Question

If $\tan \theta +\sin \theta =mand\tan \theta -\sin \theta =n,showthat{m}^2+n^2=4\sqrt{mn}.$

Answer 1

DISCLAIMER: In the question, there is a misprint. The LHS should be $m^2-n^2\mathrm{in}\mathrm{stead}\mathrm{of}{m}^2+n^2$.

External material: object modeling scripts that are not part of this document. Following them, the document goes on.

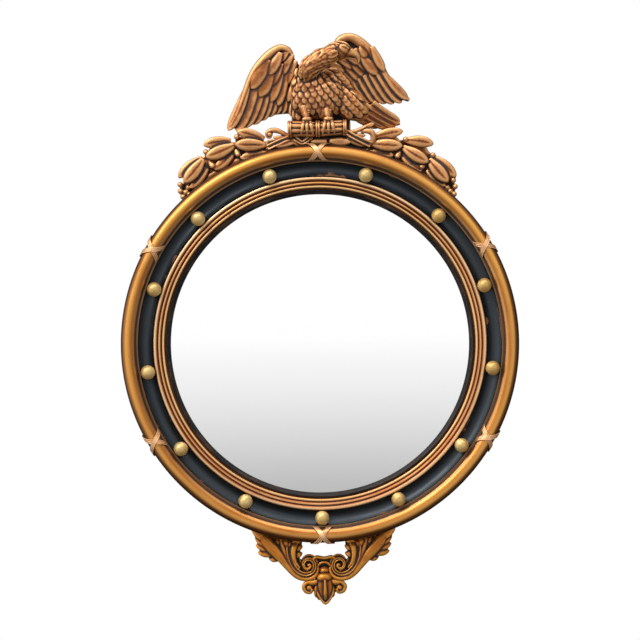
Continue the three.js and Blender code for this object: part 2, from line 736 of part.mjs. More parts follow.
function laurelSpray(side) {
  const k = LEAF_W / 8;
  const start = THREE.MathUtils.radToDeg(Math.asin(BASE_W / 2 / RING_R));
  const put = (out, angle, lift) => polar(RING_R + out * k, side * angle, SPRAY_GROUND + lift);
  const end = start + 2.9 * CLUSTER_PITCH;
  const thick = SPRAY_GROUND - CREST_BACK;
  const stem = Array.from({ length: 9 }, (_, i) => put(4, lerp(start - 1.5, end, i / 8), -thick / 2));
  const branch = swept(spline(stem), 9, (u) => {
    const w = lerp(9.5, 6.5, u) * k;
    const h = thick / 2;
    return [[-w, -h], [w, -h], [w, h * 0.5], [w * 0.4, h], [-w * 0.4, h], [-w, h * 0.5]];
  });
  const leaves = CLUSTERS.flatMap((c, i) => {
    const foot = start + i * CLUSTER_PITCH;
    const tip = foot + LEAF_SWEEP;
    return [
      [c.upperFoot, foot + 0.8, c.upper, tip - 0.6, 2],
      [c.foot - 8, foot + 0.4, c.lower, tip, 2.5],
      [c.foot, foot, c.middle, tip + 0.3, 5.5],
    ].map(([footOut, footAngle, tipOut, tipAngle, lift]) => blade({
      foot: put(footOut, footAngle, lift - 1),
      tip: put(tipOut, tipAngle, lift),
      width: LEAF_W,
      relief: LEAF_T,
      peak: 0.55,
      foots: 0.5,
      keel: 2,
    }));
  });
  const bunch = [[13.5, -0.6], [8, 0], [4, 1.2], [10.5, 1.7], [3.6, 2.8]].map((place) => [...place, -2]);
  const single = [[7, -8.8, 4], [27, -7.4, 3], [32.5, -17.5, 4]];
  const berries = [...bunch, ...single].map(([out, on, lift]) => ball(put(out, end + on, lift), BERRY_R, 6));
  const tuftLine = spline([put(8, end - 3.6, -6), put(8, end + 0.4, -5), put(4.5, end + 3, -4)]);
  const tuft = swept(tuftLine, 3, (u) => round(lerp(7, 3.5, u) * k, 6));
  return cut(join([branch, tuft, ...leaves, ...berries]), [ringRoom, baseBlock(GLUE)]);
}

// ---------------------------------------------------------------- apron

const APRON_SCALE = APRON_H / 82;

const apron = drawing(APRON_SCALE, -1, APRON_SHIFT);
const mirrored = (side) => ([x, ...rest]) => [side * x, ...rest];

// A scrolling leaf, drawn for the viewer's right and turned over for the left.
function acanthus(side, room = 0) {
  const turn = mirrored(side);
  const volute = Array.from({ length: 8 }, (_, i) => {
    const a = rad(250 - i * 62);
    const r = 9.5 * (1 - i / 9.5);
    return [18.5 + r * Math.cos(a), 30 - r * Math.sin(a), 11 + i * 0.7];
  });
  const scroll = apron.sweep(
    [[84, -15, 11], [66, 4, 13], [46, 24, 14], [30, 41, 12], ...volute].map(turn),
    20,
    (u) => round(lerp(8.5, 2.6, u ** 0.7) * apron.scale + room, 6, 0.95),
  );
  const leaf = (foot, tip, width, relief, more) => {
    return apron.leaf(turn(foot), turn(tip), width + room / apron.scale, relief, more);
  };
  const flutes = [
    leaf([38, 38, 11], [52, -8, 10], 6.5, 6, { bow: -side * 5, foots: 0.6 }),
    leaf([34, 38, 12], [40, -7, 10], 6.5, 6, { bow: -side * 3, foots: 0.6 }),
    leaf([32, 37, 13], [27.5, -1, 12], 6, 6, { bow: side * 7, foots: 0.6 }),
    leaf([44, 30, 11], [66, -7, 10], 7.5, 6, { bow: -side * 3, foots: 0.6 }),
  ];
  const lobes = [
    leaf([56, 13, 10], [84, 9, 8], 6, 4.5),
    leaf([64, 5, 10], [93, -3, 8], 5.5, 4.5),
    leaf([70, -1, 10], [101, -17, 8], 5, 4.5),
  ];
  const back = apron.plate(
    [[28, -15], [96, -27], [92, -15], [78, 1], [58, 20], [40, 38], [30, 41], [31, 20]].map(turn),
    CREST_GROUND + 3,
    room,
  );
  return cut(join([back, scroll, ...flutes, ...lobes]), [ringRoom]);
}

function husk() {
  const shape = join([
    apron.plate([[-24, 37], [-16, 57], [0, 71], [16, 57], [24, 37], [12, 21], [-12, 21]], CREST_GROUND * 0.5),
    apron.sweep([[0, 20, 5], [0, 34, 8], [0, 45, 13], [0, 54, 11]], 5, (u) => {
      return round(taper(u, 6, 11, 7, 0.7) * apron.scale, 8, 0.8);
    }),
    apron.leaf([0, 45, 13], [0.6, 82, 8], 8, 6.5, { foots: 0.8 }),
    apron.leaf([-5, 48, 9], [-12, 72, 7], 5.5, 5),
    apron.leaf([5, 48, 9], [12, 73, 7], 5.5, 5),
    ...[-1, 1].map((side) => apron.sweep(
      [[5, 50, 7], [14, 53, 8], [22, 58, 9], [19, 65, 9], [14, 61, 9]].map(mirrored(side)),
      6,
      (u) => round(lerp(5, 3, u) * apron.scale, 6),
    )),
  ]);
  return cut(shape, [acanthus(-1, GLUE), acanthus(1, GLUE)]);
}

// ---------------------------------------------------------------- dowels and hanging hardware

// Two dowels pin the crest base to the ring and two pin the apron leaves.
const angleAt = (x) => THREE.MathUtils.radToDeg(Math.asin(x / RING_R));
const crestDowel = { angle: angleAt(BASE_W / 3), depth: CREST_DOWEL_DEPTH };
const apronDowel = { angle: 180 - angleAt(60 * APRON_SCALE), depth: APRON_DOWEL_DEPTH };

function dowel({ angle, depth }, side, room = 0) {
  const inner = polar(SIDE_R - DOWEL_IN - room, side * angle, depth);
  const outer = polar(SIDE_R + GLUE + DOWEL_OUT + room, side * angle, depth);
  return rod(inner, outer, DOWEL_R + room);
}

// A hanger is drawn with its bar on the X axis and the strap running down, then set on the ring's back.
// room swells the screw to make its hole.
const HANGER_R = (COVE_R + SIDE_R) / 2; // the hangers sit in the middle of the ring's back
const KNUCKLE_R = WIRE_R + PIN_PLAY + STRAP_T;
const BAR_DEPTH = BACK - GLUE - KNUCKLE_R; // depth of the D-ring's bar

function hangerPoint(side, x, z, depth) {
  const centre = polar(HANGER_R, side * HANGER_ANGLE, depth);
  const outward = polar(1, side * HANGER_ANGLE, 0).multiplyScalar(x);
  const upward = polar(1, side * (HANGER_ANGLE - 90), 0).multiplyScalar(z);
  return centre.add(outward).add(upward);
}

function strap(side) {
  const put = (x, z, depth) => hangerPoint(side, x, z, depth);
  const w = STRAP_W / 2;
  const front = BACK - GLUE;
  const plate = skin([[w, 0], [w, 5 - STRAP_L], [w / 2, -STRAP_L]].map(([half, z]) => [
    put(-half, z, front),
    put(half, z, front),
    put(half, z, front - STRAP_T),
    put(-half, z, front - STRAP_T),
  ]));
  const knuckle = rod(put(-w, 0, BAR_DEPTH), put(w, 0, BAR_DEPTH), KNUCKLE_R, 10);
  const bore = rod(put(-w - 1, 0, BAR_DEPTH), put(w + 1, 0, BAR_DEPTH), WIRE_R + PIN_PLAY, 10);
  const hole = rod(put(0, -STRAP_SCREW_AT, BACK), put(0, -STRAP_SCREW_AT, 0), SCREW_R + GLUE);
  return cut(plate.add(knuckle), [bore, hole]);
}

function dRing(side) {
  const half = D_W / 2 + WIRE_R;
  const rise = D_H + WIRE_R;
  const bow = Array.from({ length: 9 }, (_, i) => {
    const a = Math.PI * (i / 8);
    return [half * Math.cos(a) * (1 - 0.06 * Math.sin(a)), rise * Math.sin(a) ** 0.75];
  });
  const path = [...bow, [-half * 0.8, 0], [half * 0.8, 0]];
  const centre = [0, rise * 0.4];
  return skin(path.map(([x, z], i) => {
    // Each section stands square to the wire, halfway between the runs that meet there.
    const [bx, bz] = path.at(i - 1);
    const [ax, az] = path[(i + 1) % path.length];
    const out = new THREE.Vector2(az - bz, bx - ax).normalize();
    if (out.x * (x - centre[0]) + out.y * (z - centre[1]) < 0) out.negate();
    return round(WIRE_R, 6).map(([s, l]) => hangerPoint(side, x + out.x * s, z + out.y * s, BAR_DEPTH + l));
  }), true);
}

function strapScrew(side, room = 0) {
  const outline = [
    [0, BACK - GLUE - STRAP_T - 2],
    [2.2, BACK - GLUE - STRAP_T - 1.9],
    [3.2, BACK - GLUE - STRAP_T - 0.3],
    [SCREW_R + room, BACK - GLUE - STRAP_T - 0.3],
    [SCREW_R + room, BACK + 9],
    [0, BACK + 12 + room],
  ];
  return turned(outline, 8, hangerPoint(side, 0, -STRAP_SCREW_AT, 0));
}

function bumper(side) {
  const outline = [[0, 0], [BUMPER_R - 1, 0], [BUMPER_R, 1], [BUMPER_R, BACK - GLUE], [0, BACK - GLUE]];
  return turned(outline, 14, polar(HANGER_R, side * BUMPER_ANGLE, 0));
}

// Both sides of the mirror, and the holes that its dowels and screws need.
const SIDES = [["left", -1], ["right", 1]];
const crestHoles = SIDES.map(([, side]) => dowel(crestDowel, side, GLUE));
const apronHoles = SIDES.map(([, side]) => dowel(apronDowel, side, GLUE));
const strapHoles = SIDES.map(([, side]) => strapScrew(side, GLUE));

const pieces = [
  ["outer_ring", cut(outerRing, [...crestHoles, ...apronHoles, ...strapHoles]), gilt],
  ["cove_ring", coveRingDrilled, ebonised],
  ["reeded_slip", reededSlip, gilt],
  ["sight_slip", sightSlip, ebonised],
  ["convex_glass", convexGlass, mirrorGlass],
  ["glass_packing", packing, beech],
  ["backboard", backboard, board],
  ["crest_base", cut(crestBase, crestHoles), antiqueGilt],
  ["perch", perch, antiqueGilt],
  ["eagle_body", eagleBody, antiqueGilt],
  ["wing_left", wingLeft, antiqueGilt],
  ["wing_right", wingRight, antiqueGilt],
  ["eagle_tail", eagleTail, antiqueGilt],
  ["leg_left", leg(-12.5, 45, 3), antiqueGilt],
  ["leg_right", leg(13, 44, 3), antiqueGilt],
  ["ribbon_tail_left", ribbonTail(-1, CURL_LEFT), antiqueGilt],
  ["ribbon_tail_right", ribbonTail(1, CURL_RIGHT), antiqueGilt],
  ["laurel_left", laurelSpray(-1), antiqueGilt],
  ["laurel_right", laurelSpray(1), antiqueGilt],
  ["acanthus_left", cut(acanthus(-1), apronHoles), antiqueGilt],
  ["acanthus_right", cut(acanthus(1), apronHoles), antiqueGilt],
  ["husk_drop", husk(), antiqueGilt],
];
pieces.forEach(([name, manifold, material]) => addPiece(name, manifold, material));
ballAngles.forEach((angle, i) => addPiece(`ball_${String(i + 1).padStart(2, "0")}`, coveBall(angle), paleGilt));
for (let i = 0; i < CROSS_COUNT; i++) {
  addPiece(`ribbon_cross_${i + 1}`, ribbonCross(i * (360 / CROSS_COUNT)), gilt);
}
for (const [name, side] of SIDES) {
  addPiece(`crest_dowel_${name}`, dowel(crestDowel, side), beech);
  addPiece(`apron_dowel_${name}`, dowel(apronDowel, side), beech);
  addPiece(`hanger_strap_${name}`, strap(side), steel);
  addPiece(`hanger_ring_${name}`, dRing(side), steel);
  addPiece(`hanger_screw_${name}`, strapScrew(side), steel);
  addPiece(`bumper_${name}`, bumper(side), felt);
}
boardScrewAngles.forEach((angle, i) => {
  addPiece(`board_screw_${i + 1}`, screw(...boardScrewPlace(angle)), brass);
});

export default mirror;
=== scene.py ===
# %% [markdown]
# # A girandole mirror
# A girandole is a round convex mirror in a turned, gilded ring, with a carved eagle standing on a spray
# of laurel above and a leafy apron below. The measured solids come from the CAD model; this notebook
# dresses each of them as the wood, gold, glass and metal of the real object. Every shape below is
# written in millimetres as (across, up, depth), where depth is how far a point stands off the wall.

# %% Load the measured solids
import json
import math
import random

import bmesh
import bpy
import numpy as np
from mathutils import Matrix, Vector, noise
from mathutils.bvhtree import BVHTree

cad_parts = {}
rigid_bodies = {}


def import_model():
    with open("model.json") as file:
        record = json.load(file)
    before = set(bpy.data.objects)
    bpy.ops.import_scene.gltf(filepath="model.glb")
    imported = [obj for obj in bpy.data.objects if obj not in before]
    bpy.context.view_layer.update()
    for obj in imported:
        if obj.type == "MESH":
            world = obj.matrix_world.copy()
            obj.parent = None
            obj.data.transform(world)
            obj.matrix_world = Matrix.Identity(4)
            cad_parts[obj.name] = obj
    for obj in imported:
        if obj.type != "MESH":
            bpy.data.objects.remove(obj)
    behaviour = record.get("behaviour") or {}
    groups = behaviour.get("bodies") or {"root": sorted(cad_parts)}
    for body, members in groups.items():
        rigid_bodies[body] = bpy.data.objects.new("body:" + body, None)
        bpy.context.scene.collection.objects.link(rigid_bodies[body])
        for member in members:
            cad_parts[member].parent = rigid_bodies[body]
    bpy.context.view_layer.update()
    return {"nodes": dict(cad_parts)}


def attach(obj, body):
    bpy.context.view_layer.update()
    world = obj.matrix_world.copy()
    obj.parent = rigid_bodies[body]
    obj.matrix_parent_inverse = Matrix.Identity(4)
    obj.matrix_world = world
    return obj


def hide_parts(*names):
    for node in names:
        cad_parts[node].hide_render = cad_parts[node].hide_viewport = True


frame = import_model()
scene = bpy.context.scene
MM = 0.001

# %% [markdown]
# ## Small helpers
# A mesh is only a list of corners and a list of faces, and a shell below is such a pair. make_piece turns
# shells into an object whose place is in its mesh, merges doubled corners, and turns every face outwards.
# stand_for says which solids the piece stands for, hides them, and sets what it moves with.

# %% Make a piece and hand it to the frame
SAME_CORNER = 1e-6  # metres within which two corners are one


def world(points):
    """Points in mm as (across, up, depth), in Blender's metres: x across, y into the wall, z up."""
    p = np.asarray(points, float).reshape(-1, 3)
    return np.column_stack((p[:, 0], -p[:, 2], p[:, 1])) * MM


def gather(shells):
    """One list of corners and one of faces from several shells."""
    verts, faces, start = [], [], 0
    for v, f in shells:
        verts.append(np.asarray(v, float))
        faces += [[i + start for i in face] for face in f]
        start += len(v)
    return np.vstack(verts), faces


def make_piece(name, shells, material, crease=40):
    """An object from shells. Edges sharper than the crease, in degrees, stay sharp."""
    mesh = bpy.data.meshes.new(name)
    verts, faces = gather(shells)
    mesh.from_pydata(world(verts).tolist(), [], faces)
    bm = bmesh.new()
    bm.from_mesh(mesh)
    bmesh.ops.remove_doubles(bm, verts=bm.verts, dist=SAME_CORNER)
    bmesh.ops.recalc_face_normals(bm, faces=bm.faces)
    bm.to_mesh(mesh)
    bm.free()
    mesh.materials.append(material)
    mesh.shade_smooth()
    mesh.set_sharp_from_angle(angle=math.radians(crease))
    piece = bpy.data.objects.new(name, mesh)
    scene.collection.objects.link(piece)
    return piece


def count_triangles(piece):
    return sum(len(p.vertices) - 2 for p in piece.data.polygons)


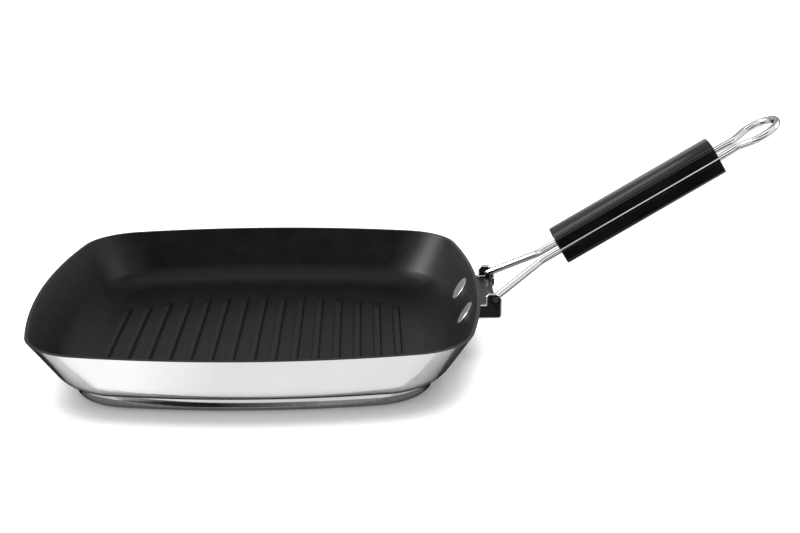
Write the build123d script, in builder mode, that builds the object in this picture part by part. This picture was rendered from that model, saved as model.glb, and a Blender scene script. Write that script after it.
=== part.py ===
"""Square grill pan with a folding wire handle, in millimetres.

The origin is the middle of the base's underside, +Z is up and +X points along the handle.
The pressed pan stands on a bonded base. A riveted bracket carries the bent wire handle, which
folds up and over the pan about the Y axis, and two moulded half shells make the grip.
"""

import os
from math import asin, atan2, cos, degrees, hypot, radians, sin, sqrt, tan

from build123d import *

# Pan body
rim_width = 280.0  # outside, at the middle of the sides
rim_height = 41.0
rim_side_radius = 495.0  # the sides bow outwards
rim_corner_radius = 41.6
foot_width = 236.0  # where the leaning walls would meet the flat bottom
foot_side_radius = 480.0
foot_corner_radius = 44.0
foot_bend = 25.0
body_sheet = 1.4
coat = 0.4

# Bonded base
base_width = 225.0
base_height = 5.8  # from the table to the body's flat underside
base_side_radius = 470.0
base_corner_radius = 40.0
base_bend = 2.6
capsule_sheet = 0.8

# Grill ribs
rib_count = 15
rib_pitch = 13.0
rib_offset = -3.5  # the whole set sits slightly away from the handle
rib_width = 4.9
rib_crown = 2.4
rib_height = 2.2
rib_length = 160.0  # of the middle rib
rib_end_slope = 15.0
rib_end_arc = 24.0  # how far in the outermost ribs' ends lie

# Bracket
ear_inside = 29.5  # from the middle to an ear's inner face
bracket_sheet = 2.0
ear_wall = 1.7  # around the pivot hole
ear_rim_gap = 2.4
ear_notch_drop = 6.0  # below the rim
ear_bottom_drop = 13.2
ear_chamfer = 3.4
ear_foot_chamfer = 1.4
shelf_drop = 4.2  # from the rim to the shelf between the ears
plate_bottom_drop = 19.0
shelf_reach = 9.8  # beyond the rim
tab_width = 6.5
tab_height = 6.0
tab_clearance = 0.3

# Rivets
rivet_spacing = 50.6
rivet_drop = 11.6  # below the rim, on the coated wall
rivet_head_radius = 7.9
rivet_head_height = 1.0
rivet_head_round = 0.6
rivet_shank_radius = 2.4
rivet_tail_radius = 3.8
rivet_tail_height = 1.6
rivet_tail_round = 0.9
rivet_seat_depth = 1.0

# Handle
handle_angle = 31.2  # above the horizontal, in use
pivot_out = 8.4  # beyond the rim
pivot_drop = 1.1  # below the rim
wire_diameter = 4.6
pivot_clearance = 0.08
ear_side_clearance = 0.4
pin_stand_out = 1.0
pin_chamfer = 0.6
leg_length = 36.0
leg_bend = 10.0
wire_gauge = 17.2  # between the middles of the two runs
waist_start = 168.0
waist_middle = 178.0
waist_gauge = 15.0
waist_bend = 8.0
eye_start = 189.0
eye_gauge = 29.0
eye_bend = 8.0
handle_length = 209.0  # from the pivot to the outside of the eye

# Grip
grip_start = 50.0
grip_length = 114.0
grip_width = 24.4
grip_thickness = 24.4
grip_gap = 2.4
grip_crown = 3.6  # rise of the curved back
grip_edge_round = 2.2
grip_end_round = 0.8
boss_radius = 4.6
screw_inset = 26.0
screw_radius = 1.6
screw_clearance = 0.2
screw_head_radius = 3.3
screw_head_height = 1.8
screw_head_sink = 2.6  # from the lower shell's back to the head's underside
screw_bite = 6.0
screw_slot_width = 1.0
screw_slot_depth = 0.9

cut_margin = 1.0
wall_run = (rim_width - foot_width) / 2
wall_rise = rim_height - base_height
wall_lean = atan2(wall_run, wall_rise)
half_rim = rim_width / 2
pivot_x = half_rim + pivot_out
pivot_z = rim_height - pivot_drop
wire_radius = wire_diameter / 2
hole_radius = wire_radius + pivot_clearance
ear_outside = ear_inside + bracket_sheet
lining_inset = body_sheet + coat

os.makedirs("parts", exist_ok=True)


def rounded_square(width, side_radius, corner_radius):
    """A closed line of four bowed sides and four tangent corners."""
    side_centre = width / 2 - side_radius
    reach = side_radius - corner_radius
    corner = (side_centre + sqrt(2 * reach**2 - side_centre**2)) / 2
    start = degrees(atan2(corner, corner - side_centre))
    with BuildLine() as quarter:
        CenterArc((side_centre, 0), side_radius, -start, 2 * start)
        CenterArc((corner, corner), corner_radius, start, 90 - 2 * start)
    with BuildLine() as outline:
        for turn in range(4):
            add(quarter.line.rotate(Axis.Z, 90 * turn))
    return outline.line


def pan_outline(inset, height):
    """The pan's outline at this height, moved in from the outer surface."""
    share = (height - base_height) / wall_rise
    width = foot_width + share * (rim_width - foot_width) - 2 * inset / cos(wall_lean)
    side = foot_side_radius + share * (rim_side_radius - foot_side_radius) - inset
    corner = foot_corner_radius + share * (rim_corner_radius - foot_corner_radius) - inset
    return rounded_square(width, side, corner)


def pan_form(inset, top):
    """The pan's outer form moved in by an inset, solid up to this height."""
    bottom = base_height + inset
    with BuildPart() as form:
        for height in (bottom, top):
            with BuildSketch(Plane.XY.offset(height)):
                add(pan_outline(inset, height))
                make_face()
        loft(ruled=True)
        fillet(form.edges().group_by(Axis.Z)[0], foot_bend - inset)
    return form.part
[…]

$$\begin{gathered} \mathrm{Given}:\tan \theta +\sin \theta =m\mathrm{and}\tan \theta -\sin \theta =n \\ \mathrm{LHS}:m^2-n^2 \\ ={\left(\tan \theta +\sin \theta \right)}^2-{\left(\tan \theta -\sin \theta \right)}^2 \\ ={\tan }^2\theta +{\sin }^2\theta +2\tan \theta \sin \theta -{\tan }^2\theta -{\sin }^2\theta +2\tan \theta \sin \theta \\ =4\tan \theta \sin \theta \\ \mathrm{RHS}:4\sqrt{mn} \\ =4\sqrt{\left(\tan \theta +\sin \theta \right)\left(\tan \theta -\sin \theta \right)} \\ =4\sqrt{{\tan }^2\theta -{\sin }^2\theta } \\ =4\sqrt{\frac{{\sin }^2\theta -{\sin }^2\theta {\cos }^2\theta }{{\cos }^2\theta }} \\ =\frac{4\sin \theta }{\cos \theta }\sqrt{\frac{{\sin }^2\theta }{1}} \\ =4\tan \theta \sin \theta \\ \therefore \mathrm{LHS}=\mathrm{RHS} \end{gathered}$$